In tutti gli altri aspetti di vita, risulta assai moderato e senza il sospetto di alcun vizio. All'inizio abitò vicino al Foro Romano, sopra le scale degli orefici, nella casa che era stata dell'oratore Calvo; in seguito si trasferì sul Palatino, tuttavia nella casa modesta di Ortensio, non certo notevole per ampiezza e per lusso, tale che le colonne dei suoi portici, per altro piuttosto brevi, erano di pietra del monte Albano, mentre le stanze erano senza marmo né lastricato prezioso. Per più di quarant'anni rimase nella stessa camera, sia d'estate, sia d'inverno, sebbene conoscesse come poco adatto alla sua salute la città di Roma in inverno e benché vi svernasse costantemente. Se si era proposto di lavorare in solitudine o senza essere disturbato, vi era per lui uno studiolo al piano superiore che chiamava la sua «Siracusa» o il suo «ufficio tecnico»: qui si ritirava, o anche nella tenuta di periferia di uno dei suoi liberti; quando era malato, invece, dormiva nella casa di Mecenate. Tra i luoghi di villeggiatura frequentò soprattutto le coste e le isole della Campania, o le città vicine a Roma, come Lanuvio, Preneste, Tivoli, dove molto spesso amministrò anche la giustizia sotto i portici del tempio di Ercole. Detestava le case di campagna ampie e lussuose. Fece radere al suolo perfino la casa fatta costruire con splendore da sua nipote Giulia, mentre fece abbellire le sue, sebbene modeste, non solo con statue e con quadri, ma anche con porticati e con boschetti, e pure con oggetti notevoli per antichità e rarità, come sono i resti enormi di straordinarie bestie mostruose scoperti a Capri, i quali sono chiamati ossa dei giganti e armi degli eroi.
La frugalità del suo materiale domestico e del suo arredamento è tuttora visibile dai letti e dalle tavole giunte fino a noi, la maggior parte dei quali a stento si addicono ad un eleganza privata. Dicono che egli dormisse solo su un letto modesto e non molto soffice. Non indossò altra veste che una tunica confezionata in casa da sua sorella, da sua moglie, da sua figlia o dalle sue nipoti; portò toghe né strette né larghe, una lista di porpora né grande né piccola, scarpe piuttosto alte, per sembrare più alto di quanto fosse davvero. Inoltre tenne sempre nella sua camera abiti di cerimonia e calzari, pronti per i casi imprevisti e improvvisi.

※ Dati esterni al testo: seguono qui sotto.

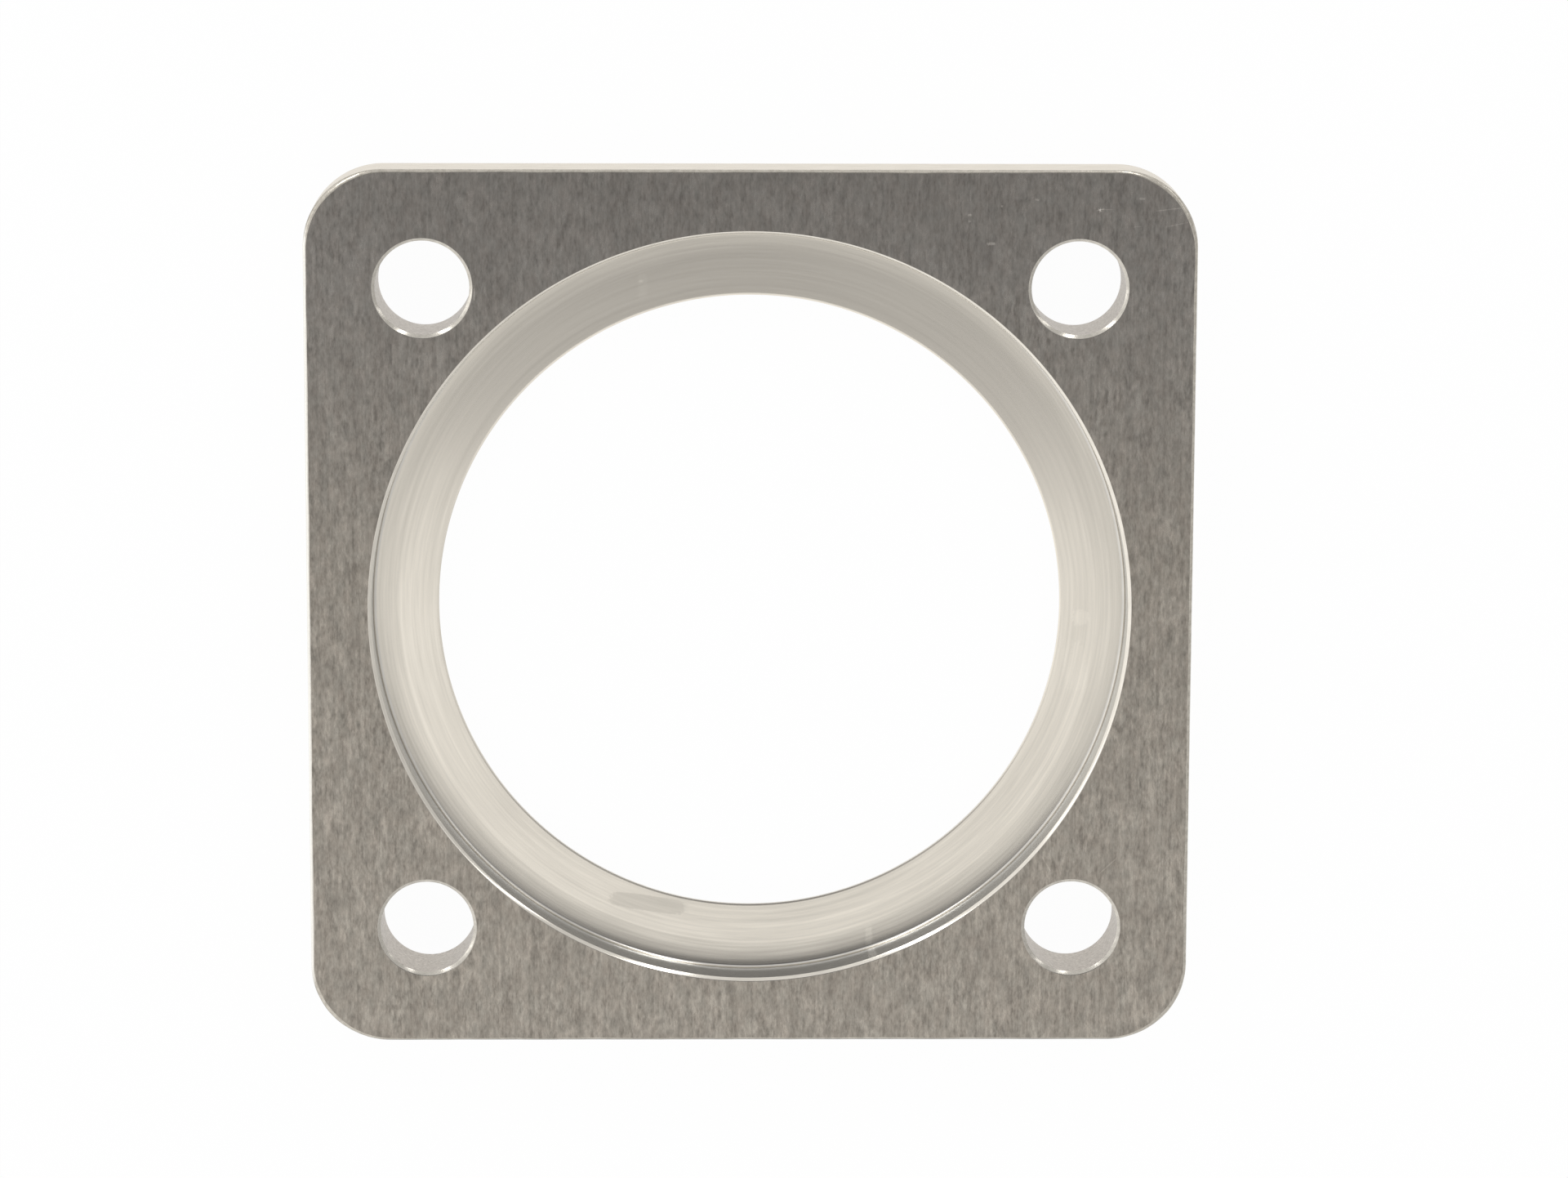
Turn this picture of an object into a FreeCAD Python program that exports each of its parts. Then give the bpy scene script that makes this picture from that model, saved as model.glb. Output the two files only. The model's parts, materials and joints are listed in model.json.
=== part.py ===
import FreeCAD
import Part
import Sketcher
import math
import os

# Square machined flange: one flat plate with rounded corners, four through holes on a square
# pattern and a stepped bore in the middle. Its outline and its bore are bevelled from behind.
# It lies flat on its back face. The origin is the middle of that face, the front face looks
# up along +Z, and X and Y run along the edges of the plate. All sizes are in millimetres.

sizes = {
    # the plate, with a small break along its front outline
    "plate_width": 85.0,
    "plate_height": 85.0,
    "plate_thickness": 7.5,
    "corner_radius": 7.5,
    "outline_break": 0.35,
    # the seat: the wide step of the bore, open to the front
    "seat_diameter": 72.7,
    "seat_depth": 4.4,
    "seat_rim_break": 0.3,
    "seat_foot_radius": 0.2,
    # the through bore in the floor of the seat, and the lip that the bevel behind leaves there
    "bore_diameter": 60.0,
    "bore_break": 0.2,
    "lip_thickness": 0.95,
    # the four fixing holes on the diagonals, and the wall between each hole and the seat
    "hole_diameter": 9.0,
    "hole_break": 0.35,
    "seat_hole_wall": 3.3,
}

doc = FreeCAD.newDocument("flange")

sheet = doc.addObject("Spreadsheet::Sheet", "Sizes")
for row, name in enumerate(sizes, start=1):
    sheet.set("A%d" % row, name)
    sheet.set("B%d" % row, str(sizes[name]))
    sheet.setAlias("B%d" % row, name)
doc.recompute()

# What follows from the sheet.
seatRadius = "Sizes.seat_diameter / 2"
boreRadius = "Sizes.bore_diameter / 2"
holeRadius = "Sizes.hole_diameter / 2"
holeOffset = "(Sizes.seat_diameter / 2 + Sizes.seat_hole_wall + Sizes.hole_diameter / 2) / sqrt(2)"
backBevel = "(Sizes.plate_thickness - Sizes.seat_depth - Sizes.lip_thickness)"

body = doc.addObject("PartDesign::Body", "FlangePlate")
body.Label = "flange_plate"
up = FreeCAD.Vector(0, 0, 1)
middle = FreeCAD.Vector(0, 0, 0)


def value(expression):
    """What an expression of the sheet comes to."""
    return float(sheet.evalExpression(expression))


def newSketch(name, role):
    """An empty sketch on the plane of the body's origin that has this role."""
    sketch = body.newObject("Sketcher::SketchObject", name)
    plane = next(f for f in body.Origin.OriginFeatures if f.Role == role)
    sketch.AttachmentSupport = [(plane, "")]
    sketch.MapMode = "FlatFace"
    return sketch


def tie(sketch, label, kind, elements, expression):
    """A driving dimension of a sketch, tied to the sheet."""
    index = sketch.addConstraint(Sketcher.Constraint(kind, *elements, value(expression)))
    sketch.renameConstraint(index, label)
    sketch.setExpression("Constraints." + label, expression)


def join(sketch, pieces):
    """The pieces of a sketch end to end, each from its end to the start of the next."""
    for before, after in zip(pieces, pieces[1:]):
        sketch.addConstraint(Sketcher.Constraint("Coincident", before, 2, after, 1))


def breakEdges(name, feature, wanted, expression):
    """A 45 degree break along the edges of the feature that pass the test."""
    edges = enumerate(feature.Shape.Edges, start=1)
    chamfer = body.newObject("PartDesign::Chamfer", name)
    chamfer.Base = (feature, ["Edge%d" % number for number, edge in edges if wanted(edge)])
    chamfer.setExpression("Size", expression)
    doc.recompute()
    return chamfer


def checkCut(before, after, tool):
    """A cut that points away from the plate removes nothing, so the volume is compared."""
    removed = before.Shape.Volume - after.Shape.Volume
    expected = before.Shape.common(tool).Volume
    if expected < 1 or abs(removed - expected) > 0.001 * expected:
        raise ValueError("%s removes %.1f, not %.1f" % (after.Name, removed, expected))


# The plate: a rectangle with equal rounded corners about the middle, raised to its thickness.
halfWidth = value("Sizes.plate_width") / 2
halfHeight = value("Sizes.plate_height") / 2
thickness = value("Sizes.plate_thickness")
corner = value("Sizes.corner_radius")
across = halfWidth - corner
along = halfHeight - corner

outline = newSketch("PlateOutline", "XY_Plane")
sides = [
    ((-across, -halfHeight), (across, -halfHeight)),
    ((halfWidth, -along), (halfWidth, along)),
    ((across, halfHeight), (-across, halfHeight)),
    ((-halfWidth, along), (-halfWidth, -along)),
]
lines = []
for start, end in sides:
    lines.append(outline.addGeometry(Part.LineSegment(FreeCAD.Vector(*start), FreeCAD.Vector(*end))))
arcs = []
quarter = math.pi / 2
for number, centre in enumerate([(across, -along), (across, along), (-across, along), (-across, -along)]):
    circle = Part.Circle(FreeCAD.Vector(*centre), up, corner)
    arcs.append(outline.addGeometry(Part.ArcOfCircle(circle, (number - 1) * quarter, number * quarter)))
for number in range(4):
    following = lines[(number + 1) % 4]
    outline.addConstraint(Sketcher.Constraint("Tangent", lines[number], 2, arcs[number], 1))
    outline.addConstraint(Sketcher.Constraint("Tangent", arcs[number], 2, following, 1))
for number in (0, 2):
    outline.addConstraint(Sketcher.Constraint("Horizontal", lines[number]))
    outline.addConstraint(Sketcher.Constraint("Vertical", lines[number + 1]))
for number in (1, 2, 3):
    outline.addConstraint(Sketcher.Constraint("Equal", arcs[0], arcs[number]))
outline.addConstraint(Sketcher.Constraint("Symmetric", lines[0], 1, lines[2], 1, -1, 1))
tie(outline, "width", "DistanceX", (lines[3], 1, lines[1], 1), "Sizes.plate_width")
tie(outline, "height", "DistanceY", (lines[0], 1, lines[2], 1), "Sizes.plate_height")
tie(outline, "corner", "Radius", (arcs[0],), "Sizes.corner_radius")

plate = body.newObject("PartDesign::Pad", "Plate")
plate.Profile = outline
plate.setExpression("Length", "Sizes.plate_thickness")
doc.recompute()


def onFront(edge):
    """Whether the edge lies in the front face."""
    return min(vertex.Z for vertex in edge.Vertexes) > thickness - 1e-6


def onBack(edge):
    """Whether the edge lies in the back face."""
    return max(vertex.Z for vertex in edge.Vertexes) < 1e-6


frontBroken = breakEdges("OutlineBreak", plate, onFront, "Sizes.outline_break")
plateBroken = breakEdges("OutlineBackBevel", frontBroken, onBack, backBevel)

# The stepped bore: half its section, from the axis outwards, turned once about the axis.
# Down the section come the broken rim, the wall of the seat, the small radius at its foot, the
# flat floor, the broken edge of the bore, its short land, and a bevel out to the back face, as
# deep as the one round the outline.
seat = value(seatRadius)
through = value(boreRadius)
rim = value("Sizes.seat_rim_break")
foot = value("Sizes.seat_foot_radius")
edgeBreak = value("Sizes.bore_break")
floor = thickness - value("Sizes.seat_depth")
landEnd = value(backBevel)

axisTop = FreeCAD.Vector(0, thickness, 0)
rimOuter = FreeCAD.Vector(seat + rim, thickness, 0)
wallTop = FreeCAD.Vector(seat, thickness - rim, 0)
wallFoot = FreeCAD.Vector(seat, floor + foot, 0)
footCentre = FreeCAD.Vector(seat - foot, floor + foot, 0)
floorOuter = FreeCAD.Vector(seat - foot, floor, 0)
floorInner = FreeCAD.Vector(through + edgeBreak, floor, 0)
landTop = FreeCAD.Vector(through, floor - edgeBreak, 0)
landFoot = FreeCAD.Vector(through, landEnd, 0)
backEdge = FreeCAD.Vector(through + landEnd, 0, 0)

section = newSketch("BoreSection", "XZ_Plane")
axisLine = section.addGeometry(Part.LineSegment(middle, axisTop))
topLine = section.addGeometry(Part.LineSegment(axisTop, rimOuter))
rimLine = section.addGeometry(Part.LineSegment(rimOuter, wallTop))
wallLine = section.addGeometry(Part.LineSegment(wallTop, wallFoot))
footArc = section.addGeometry(Part.ArcOfCircle(Part.Circle(footCentre, up, foot), -quarter, 0))
floorLine = section.addGeometry(Part.LineSegment(floorOuter, floorInner))
breakLine = section.addGeometry(Part.LineSegment(floorInner, landTop))
landLine = section.addGeometry(Part.LineSegment(landTop, landFoot))
bevelLine = section.addGeometry(Part.LineSegment(landFoot, backEdge))
backLine = section.addGeometry(Part.LineSegment(backEdge, middle))

section.addConstraint(Sketcher.Constraint("Coincident", axisLine, 1, -1, 1))
join(section, [axisLine, topLine, rimLine, wallLine])
section.addConstraint(Sketcher.Constraint("Tangent", wallLine, 2, footArc, 2))
section.addConstraint(Sketcher.Constraint("Tangent", footArc, 1, floorLine, 1))
join(section, [floorLine, breakLine, landLine, bevelLine, backLine, axisLine])
for level in (topLine, floorLine, backLine):
    section.addConstraint(Sketcher.Constraint("Horizontal", level))
for upright in (axisLine, wallLine, landLine):
    section.addConstraint(Sketcher.Constraint("Vertical", upright))
tie(section, "thickness", "DistanceY", (axisLine, 1, axisLine, 2), "Sizes.plate_thickness")
tie(section, "seat", "DistanceX", (-1, 1, rimLine, 2), seatRadius)
tie(section, "rimAcross", "DistanceX", (rimLine, 2, rimLine, 1), "Sizes.seat_rim_break")
tie(section, "rimDown", "DistanceY", (rimLine, 2, rimLine, 1), "Sizes.seat_rim_break")
tie(section, "seatDepth", "DistanceY", (floorLine, 2, axisLine, 2), "Sizes.seat_depth")
tie(section, "foot", "Radius", (footArc,), "Sizes.seat_foot_radius")
tie(section, "bore", "DistanceX", (-1, 1, landLine, 1), boreRadius)
tie(section, "breakAcross", "DistanceX", (breakLine, 2, breakLine, 1), "Sizes.bore_break")
tie(section, "breakDown", "DistanceY", (breakLine, 2, breakLine, 1), "Sizes.bore_break")
tie(section, "lip", "DistanceY", (landLine, 2, floorLine, 2), "Sizes.lip_thickness")
tie(section, "bevel", "DistanceX", (bevelLine, 1, bevelLine, 2), backBevel)
doc.recompute()

bore = body.newObject("PartDesign::Groove", "SteppedBore")
bore.Profile = section
bore.ReferenceAxis = (section, ["V_Axis"])
bore.Angle = 360
doc.recompute()
checkCut(plateBroken, bore, Part.Face(section.Shape.Wires[0]).revolve(middle, up, 360))

# The fixing holes: one through hole near a corner, repeated across and along.
offset = value(holeOffset)
holeSketch = newSketch("FixingHoleSketch", "XY_Plane")
firstCentre = FreeCAD.Vector(-offset, -offset, 0)
ring = holeSketch.addGeometry(Part.Circle(firstCentre, up, value(holeRadius)))
tie(holeSketch, "across", "DistanceX", (ring, 3, -1, 1), holeOffset)
tie(holeSketch, "along", "DistanceY", (ring, 3, -1, 1), holeOffset)
tie(holeSketch, "radius", "Radius", (ring,), holeRadius)

hole = body.newObject("PartDesign::Pocket", "FixingHole")
hole.Profile = holeSketch
hole.Type = "ThroughAll"
hole.Reversed = True
doc.recompute()

holes = body.newObject("PartDesign::LinearPattern", "FixingHoles")
holes.Originals = [hole]
holes.Direction = (holeSketch, ["H_Axis"])
holes.Direction2 = (holeSketch, ["V_Axis"])
holes.setExpression("Length", "2 * " + holeOffset)
holes.setExpression("Length2", "2 * " + holeOffset)
holes.Occurrences = 2
holes.Occurrences2 = 2
body.Tip = holes
doc.recompute()
centres = [FreeCAD.Vector(x, y, 0) for x in (-offset, offset) for y in (-offset, offset)]
drills = [Part.makeCylinder(value(holeRadius), thickness, centre) for centre in centres]
checkCut(bore, holes, Part.makeCompound(drills))


def onHole(edge):
    """Whether the edge is the mouth of a fixing hole."""
    return isinstance(edge.Curve, Part.Circle) and abs(edge.Curve.Radius - value(holeRadius)) < 1e-6


body.Tip = breakEdges("HoleBreak", holes, onHole, "Sizes.hole_break")
doc.recompute()

for thing in doc.Objects:
    if "Invalid" in thing.State or "Error" in thing.State:
        raise ValueError(thing.Name + " failed: " + str(thing.State))
if body.Shape.isNull() or not body.Shape.isValid() or len(body.Shape.Solids) != 1:
    raise ValueError(body.Label + " is not one valid solid")

box = body.Shape.BoundBox
print(body.Label, "%.2f x %.2f x %.2f mm" % (box.XLength, box.YLength, box.ZLength))
print("volume %.1f mm3, %d faces" % (body.Shape.Volume, len(body.Shape.Faces)))
print("fixing holes %.3f mm apart" % (2 * offset))

os.makedirs("parts", exist_ok=True)
body.Shape.exportStep("parts/" + body.Label + ".step")
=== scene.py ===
# A square machined flange that lies on its back face, seen from above its upper edge
import json
import math
import bmesh
import bpy
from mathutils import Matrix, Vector, noise


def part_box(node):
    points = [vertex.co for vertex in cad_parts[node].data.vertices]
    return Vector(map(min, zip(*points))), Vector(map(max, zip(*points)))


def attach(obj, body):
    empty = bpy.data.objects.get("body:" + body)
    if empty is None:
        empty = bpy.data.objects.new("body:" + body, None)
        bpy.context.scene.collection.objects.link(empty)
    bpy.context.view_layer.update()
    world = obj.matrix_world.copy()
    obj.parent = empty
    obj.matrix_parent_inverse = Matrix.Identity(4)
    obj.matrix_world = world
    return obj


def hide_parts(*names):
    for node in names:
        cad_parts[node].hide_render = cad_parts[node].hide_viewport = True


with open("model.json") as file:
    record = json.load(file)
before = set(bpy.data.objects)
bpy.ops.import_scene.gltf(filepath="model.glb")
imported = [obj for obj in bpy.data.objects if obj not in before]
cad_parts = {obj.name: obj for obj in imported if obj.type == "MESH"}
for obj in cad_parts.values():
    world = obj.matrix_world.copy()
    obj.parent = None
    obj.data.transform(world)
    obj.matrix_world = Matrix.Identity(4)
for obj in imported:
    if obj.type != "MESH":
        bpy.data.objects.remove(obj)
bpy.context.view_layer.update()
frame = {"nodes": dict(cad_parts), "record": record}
scene = bpy.context.scene
millimetre = 0.001
white = (1.0, 1.0, 1.0, 1.0)
print("frame loaded:", ", ".join(frame["nodes"]))


# small helpers for pieces and finishes
def addPiece(name, bm):
    mesh = bpy.data.meshes.new(name)
    bm.to_mesh(mesh)
    bm.free()
    piece = bpy.data.objects.new(name, mesh)
    scene.collection.objects.link(piece)
    return piece


def feed(tree, socket, value):
    if isinstance(value, bpy.types.NodeSocket):
        tree.links.new(value, socket)
    else:
        socket.default_value = value


def addNode(tree, kind, inputs=None, **settings):
    node = tree.nodes.new(kind)
    for name, value in settings.items():
        setattr(node, name, value)
    for name, value in (inputs or {}).items():
        feed(tree, node.inputs[name], value)
    return node


def calc(tree, operation, first, second=0.0):
    return addNode(tree, "ShaderNodeMath", {0: first, 1: second}, operation=operation).outputs[0]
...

Banchettava costantemente, ma sempre secondo la regola, e con grande selezione di uomini e di ordini. Valerio Messala narra che nessun liberto fu mai ammesso alle sue cene, tranne Mena, ma dopo che fu dichiarato un cittadino libero per nascita, dopo aver consegnato la flotta di Sesto Pompeo. Augusto stesso scrive che un giorno invitò un tale, nella cui casa di campagna si trovava, che un tempo era stato una sua guardia del corpo. Talvolta arrivava ai banchetti in ritardo o li abbandonava prima della fine del pasto, mentre anche i convitati cominciavano a mangiare prima che egli giungesse e vi rimanevano dopo che se n'era andato. Offriva una cena con tre portate o sei, se proprio voleva abbondare, non solo senza spendere eccessivamente, ma anche con estrema amabilità. Infatti trascinava gli ospiti che tacevano o parlavano a voce bassa in una conversazione generale o faceva intervenire artisti, attori e anche volgari pantomimi del circo, più spesso buffoni.
Celebrava i giorni di festa e le solennità con grande sontuosità e talvolta soltanto scherzosamente. Per i Saturnali e talora in altre circostanze, secondo il suo gradimento, ora faceva distribuire doni, vestiti, oro e argento, ora monete di ogni conio, anche antiche, del periodo dei re, o straniere, a volte nientaltro che coperte di soldati, spugne, palette per il fuoco, pinze e altri oggetti di tal genere con annotazioni oscure e ambigue. Era solito, durante i banchetti, mettere in vendita blocchi di oggetti di valore assai diverso e di quadri rivoltati per frustrare o per alimentare, nellincertezza, la speranza dei compratori, cosicché presso ciascun divano aveva luogo una vendita all'asta e venivano dichiarati sia guadagni sia perdite.